I'd like more evidence, but it's an interesting observation.
Mind the gap?
End-rhymes add an effect, but usually at a cost. If gaps offer extra effects without consequences we'd all be using them (in the way that poets use line-breaks nowadays, there being nothing to lose). While we're at it we might as well use coloured text and multiple fonts - they too add meaning-laden features without destroying the original. But we don't.
When New Formalists write about the positive effects of rhyme they usually don't mention disadvantages. Similarly it's not surprising that those who promote gaps don't list their disadvantages -
- they distract the reader from considering "meaning" (visual effects are often considered more superficial than "meaning")

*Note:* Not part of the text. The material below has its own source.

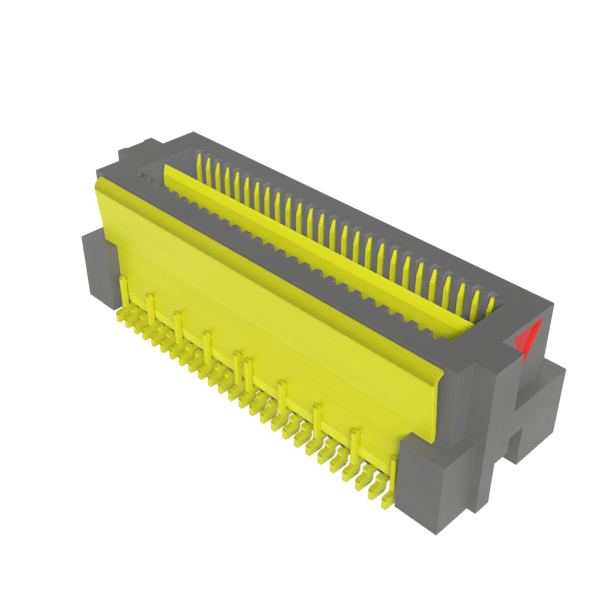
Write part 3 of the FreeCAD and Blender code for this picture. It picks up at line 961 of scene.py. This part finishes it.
@dataclass
class Studio:
    """White floor and surroundings, level lamps and the camera of the photograph.

    Attributes:
        floor_reach: half the floor's side.
        floor_share: the grey of the floor itself.
        floor_glow: what is added where the floor is looked at, so that it shows as white.
        surroundings: the brightness of the surroundings on matt surfaces.
        lamps: the lamps.
        target_height: the height that the camera looks at, over the middle of the connector.
        camera_distance: how far the camera is from that point.
        camera_azimuth: its direction, in degrees from -Y towards +X.
        camera_elevation: its height above the horizon, in degrees.
        focal_share: the focal length over the width of the picture.
        sensor: the width of the camera's sensor, in millimetres.
    """

    floor_reach: float = 0.9
    floor_share: float = 0.2
    floor_glow: float = 0.86
    surroundings: float = 0.08
    lamps: tuple[SunLamp, ...] = (
        SunLamp("Main lamp", 45.0, 35.3, 0.72, 12.0),
        SunLamp("Left lamp", 27.0, 39.0, 0.39, 20.0),
        SunLamp("Right lamp", 60.0, 31.0, 0.31, 20.0),
        SunLamp("Low lamp", 75.0, 5.0, 0.27, 40.0),
        SunLamp("Back lamp", 225.0, 8.0, 0.65, 60.0),
    )
    target_height: float = 5.231 * MM
    camera_distance: float = 61.036 * MM
    camera_azimuth: float = 45.0
    camera_elevation: float = 35.264
    focal_share: float = 948.81 / 600.0
    sensor: float = 36.0

    def looked_at(self, graph: Graph) -> bpy.types.NodeSocket:
        """Return 1 for rays from the camera, a reflection or clear material, and 0 for the rest.

        Args:
            graph: the tree of the floor's material or of the world.

        Returns:
            The socket of that number.
        """
        path = graph.add("ShaderNodeLightPath")
        camera_or_gloss = graph.math("MAXIMUM", path.outputs["Is Camera Ray"], path.outputs["Is Glossy Ray"])
        return graph.math("MAXIMUM", camera_or_gloss, path.outputs["Is Transmission Ray"])

    def build_floor(self) -> None:
        """Lay the floor and let it show as white, with the object's shadow on it."""
        reach = self.floor_reach
        corners = [(-reach, -reach, 0), (reach, -reach, 0), (reach, reach, 0), (-reach, reach, 0)]
        mesh = bpy.data.meshes.new("studio_floor")
        mesh.from_pydata(corners, [], [(0, 1, 2, 3)])
        material, graph = new_material("Studio floor")
        matt = graph.add("ShaderNodeBsdfDiffuse", {"Color": rgba(shade(WHITE, self.floor_share))})
        strength = graph.math("MULTIPLY", self.looked_at(graph), self.floor_glow)
        glow = graph.add("ShaderNodeEmission", {"Strength": strength})
        both = graph.add("ShaderNodeAddShader", {0: matt.outputs[0], 1: glow.outputs[0]})
        graph.add("ShaderNodeOutputMaterial", {"Surface": both.outputs[0]})
        mesh.materials.append(material)
        floor = bpy.data.objects.new("studio_floor", mesh)
        bpy.context.scene.collection.objects.link(floor)

    def build_surroundings(self) -> None:
        """Light the scene evenly, white to the camera and softer on matt surfaces."""
        world = bpy.data.worlds.new("Studio")
        world.use_nodes = True
        graph = Graph(world.node_tree)
        seen = self.looked_at(graph)
        soft = graph.add("ShaderNodeBackground", {"Color": rgba(WHITE), "Strength": self.surroundings})
        white = graph.add("ShaderNodeBackground", {"Color": rgba(WHITE), "Strength": 1.0})
        mixed = graph.add("ShaderNodeMixShader", {0: seen, 1: soft.outputs[0], 2: white.outputs[0]})
        graph.add("ShaderNodeOutputWorld", {"Surface": mixed.outputs[0]})
        bpy.context.scene.world = world

    def build_camera(self) -> None:
        """Set the camera at the photograph's viewing angle."""
        lens = bpy.data.cameras.new("Camera")
        lens.sensor_width = self.sensor
        lens.lens = self.focal_share * self.sensor
        lens.clip_start = 1.0 * MM
        lens.clip_end = 10.0
        camera = bpy.data.objects.new("Camera", lens)
        back = direction(self.camera_azimuth, self.camera_elevation)
        camera.location = Vector((0.0, 0.0, self.target_height)) + back * self.camera_distance
        camera.rotation_euler = back.to_track_quat("Z", "Y").to_euler()
        bpy.context.scene.collection.objects.link(camera)
        bpy.context.scene.camera = camera

    def build(self) -> None:
        """Build the studio and set how the picture is shown."""
        self.build_floor()
        self.build_surroundings()
        for lamp in self.lamps:
            lamp.build()
        self.build_camera()
        bpy.context.scene.view_settings.view_transform = "Standard"


def main() -> None:
    """Build the connector's looks piece by piece."""
    logging.basicConfig(level=logging.INFO, format="%(name)s: %(message)s")
    Housing().build()
    PositionMark().build()
    Shields().build()
    contact_finish = PlatedMetal(
        "Contact plating",
        colour=(0.575, 0.58, 0.016),
        rolled=Axis.ALONG_Z,
        # Painted shade over the contacts' bends below 6 mm, painted light where they lean out.
        shaded_bends=(-MM, 6.0 * MM),
        pitch=1.0 * MM,
        stock=0.33 * MM,
        leaning_light=(0.75, 0.755, 0.03),
    )
    plating = contact_finish.material()
    for row in ("front", "back"):
        ContactRow(row, plating).build()
    Studio().build()


if __name__ == "__main__":
    main()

- the use of gimmicks (uncommon notation) can put readers off (gaps aren't common - they still seem rather quirky)
- the use of apparently random devices can put readers off
Even some practitioners have doubts. In an interview Emily Berry says that "These spaces appeared initially as a way of indicating a kind of stutter or inability to speak/write except in a fragmented way (which is probably a textual representation of how I feel when trying to talk about emotions!). They started appearing in other poems I wrote, mainly the ones about dealing with absence and I guess you could also see them as symbolising the way in which someone’s absence can seem so physical. I don’t seem to be using them so much any more. I like the way they give you a bit more freedom in terms of line breaks, but they’re also quite annoying to work with, you end up spending ages deciding how many spaces a particular gap should be, which is not the greatest use of one’s time".
In "Tears in the fence" No.65 Mark Goodwin's "Mind Will" is quoted from -
wind thrives in sky's tigh t lipped pert|
progress the winding of cloth pulls heaped
eyes & speech less beetles sky's heart open
which is different from the version I quoted earlier. Perhaps I've miss-typed.